A typical example of the high esteem al-Jazeera had for the late writer.

The saturation media coverage that followed Khashoggi’s murder stands in stark contrast to the lack of interest in the plight of Marzieh Hashemi. It also reflects the way that men of lighter skin tone are valued in the media far more than women of darker skin tone, even when the woman in question is an American citizen.

The “neutral” tone here in fact exposes a clear bias.

Reports indicate that Marzieh Hashem was transported to Washington from St. Louis Lambert Airport.
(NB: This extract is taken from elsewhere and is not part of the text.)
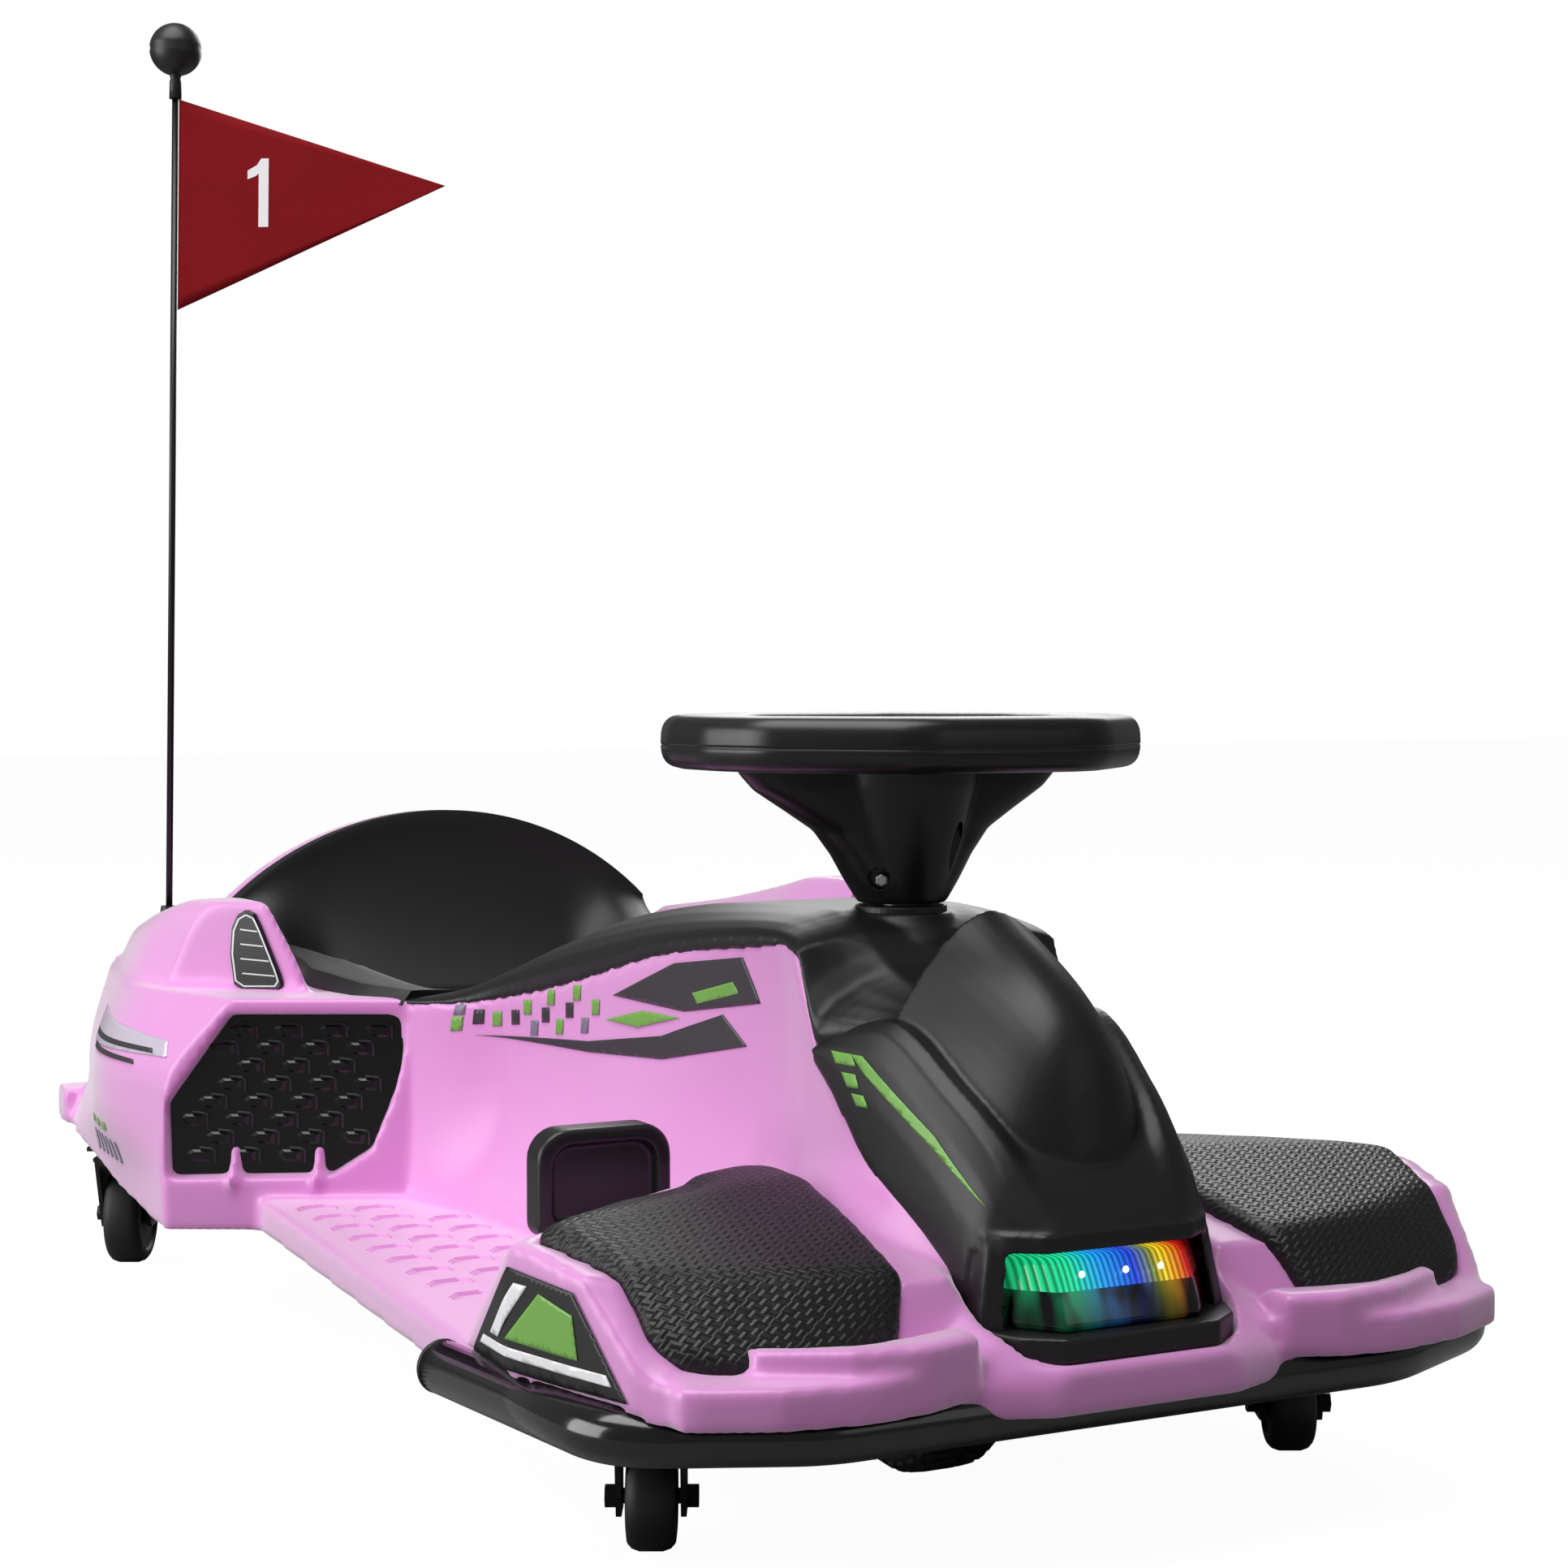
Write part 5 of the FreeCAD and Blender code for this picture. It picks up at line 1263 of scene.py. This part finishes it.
stick("pod_strip", pink_tree, [((352, 211), (210, 200), (202, 190), (350, 187))], vinyl_pearl)
stick("pod_lines", pink_tree, [
    ((344, 196), (222, 194), (220, 191), (343, 192)), ((330, 188), (240, 185), (238, 182), (329, 184)),
], vinyl_dark, 0.6)
stick("pod_blocks", pink_tree, [slanted(y, 128, 14, 6, 4) for y in (352, 330, 308)], vinyl_green)
stick("pod_bars", pink_tree, [slanted(y, 106, 7, 16, 4) for y in (360, 346, 332, 318, 304, 290)], vinyl_grey)

STRIPE = (
    ((-338, 246), (-356, 246), (-362, 240), (-344, 240)),
    ((-356, 246), (-368, 238), (-429, 206), (-468, 182), (-428, 212.5), (-366, 246)),
    ((-350, 236), (-362, 236), (-367, 229), (-356, 229)),
    ((-360, 226), (-371, 226), (-376, 220), (-365, 220)),
)
stick("hood_stripe", hood_tree, STRIPE, vinyl_green)


# Grip ribs on the floor boards: low double chevrons moulded in polyethylene into the top of each board. They
# keep a shoe from sliding.
BOARD_TOP = (93, 101)
RIB_COLUMNS = 4
RIB_ROWS = 9
RIB_PLACE = (158, -176)
RIB_STEP = (33, 36)
CHEVRON = ((-13, -5), (-7, 2), (7, 2), (13, -5))
mesh = bmesh.new()
for side in (-1, 1):
    for column in range(RIB_COLUMNS):
        for row in range(RIB_ROWS):
            x0 = RIB_PLACE[0] + RIB_STEP[0] * column
            y0 = RIB_PLACE[1] + RIB_STEP[1] * (row + column % 2 / 2)
            for shift in (0, 5):
                path = [(x0 + dx, y0 + dy + shift) for dx, dy in CHEVRON]
                rings = []
                for a, b in ribbon(path, 2.4):
                    ring = []
                    for (x, y), lift in ((a, -0.2), (((a[0] + b[0]) / 2, (a[1] + b[1]) / 2), 1.0), (b, -0.2)):
                        hit = pink_tree.ray_cast(Vector((side * x, y, 140)) * MM, Vector((0, 0, -1)))[0]
                        if hit and BOARD_TOP[0] < hit.z / MM < BOARD_TOP[1]:
                            ring.append((side * x, y, hit.z / MM + lift))
                    rings.append(ring)
                if all(len(ring) == 3 for ring in rings):
                    skin(mesh, rings)
ribs = add_piece("floor_board_ribs", mesh, pink_polyethylene, smooth=False)


# Floor and lights: seamless white paper under a broad soft key light from above. A second soft light stands
# on the rider's right, a weak one ahead, and a third behind on the rider's left.

# background paper: for the camera it glows to just under white over a pale matt sheet, so that it keeps a
# faint shadow, and the kart is lit by a dimmer grey one
floor_material, tree = new_material("studio_floor_paper")[:2]
pale = node(tree, "ShaderNodeBsdfDiffuse", {"Color": linear("#F4F4F4")})
dim = node(tree, "ShaderNodeBsdfDiffuse", {"Color": linear("#8C8C8C")})
white = node(tree, "ShaderNodeEmission", {"Color": (1, 1, 1, 1), "Strength": 1.13})
rays = node(tree, "ShaderNodeLightPath")
paper = node(tree, "ShaderNodeMixShader", {0: 0.85, 1: pale.outputs[0], 2: white.outputs[0]})
finish(tree, node(tree, "ShaderNodeMixShader", {
    0: rays.outputs["Is Camera Ray"], 1: dim.outputs[0], 2: paper.outputs[0]}))
bpy.ops.mesh.primitive_plane_add(size=30)
floor = bpy.context.object
floor.name = "studio_floor"
floor.data.materials.append(floor_material)

world = bpy.data.worlds.new("studio")
bpy.context.scene.world = world
world.use_nodes = True
world.node_tree.nodes.clear()
tree = world.node_tree
rays = node(tree, "ShaderNodeLightPath")
lit = node(tree, "ShaderNodeBackground", {"Color": (1, 1, 1, 1), "Strength": 0.16})
white = node(tree, "ShaderNodeBackground", {"Color": (1, 1, 1, 1), "Strength": 1.0})
any_view = node(tree, "ShaderNodeMath", {
    0: rays.outputs["Is Camera Ray"], 1: rays.outputs["Is Transmission Ray"]}, operation="MAXIMUM")
both = node(tree, "ShaderNodeMixShader", {0: any_view.outputs[0], 1: lit.outputs[0], 2: white.outputs[0]})
node(tree, "ShaderNodeOutputWorld", {"Surface": both.outputs[0]})


def soft_light(name, place, aim, size, watts):
    """Square light of a size in metres that faces a point."""
    data = bpy.data.lights.new(name, "AREA")
    data.size = size
    data.energy = watts
    light = bpy.data.objects.new(name, data)
    light.location = place
    light.rotation_euler = (Vector(aim) - Vector(place)).to_track_quat("-Z", "Y").to_euler()
    bpy.context.scene.collection.objects.link(light)


soft_light("key", (-0.8, -0.3, 2.7), (0, 0, 0.2), 2.2, 68)
soft_light("side", (-2.8, 0.4, 0.8), (0, 0.1, 0.2), 2.0, 56)
soft_light("front", (0.9, -2.8, 1.3), (0, -0.3, 0.2), 1.4, 3)
soft_light("rim", (1.6, 2.2, 1.8), (0, 0, 0.3), 1.6, 34)

bpy.context.scene.view_settings.view_transform = "Standard"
According to Press TV, she has been prevented from wearing her hijab in custody and is only eating crackers because her jailers have offered her a diet heavy with pork, a meat forbidden in Muslim dietary laws.

So to sum up, an African-American expat journalist working at an alternative news outlet has been detained without charges and transported halfway across the country while apparently being subjected to blatantly Islamophobic abuse. Meanwhile, neocons in the White House are eagerly seeking to launch a war against the country she works in.

Let this sink in. Feel good?

UPDATE 1/18/18 NOONTIME: The Committee to Protect Journalists in New York City issued a statement Friday. “We are concerned by the arrest of a journalist for Iranian state TV, Marzieh Hashemi, and call on the U.S. Department of Justice to immediately disclose the basis for her detention for the past five days,” said Alexandra Ellerbeck, CPJ’s North America program coordinator.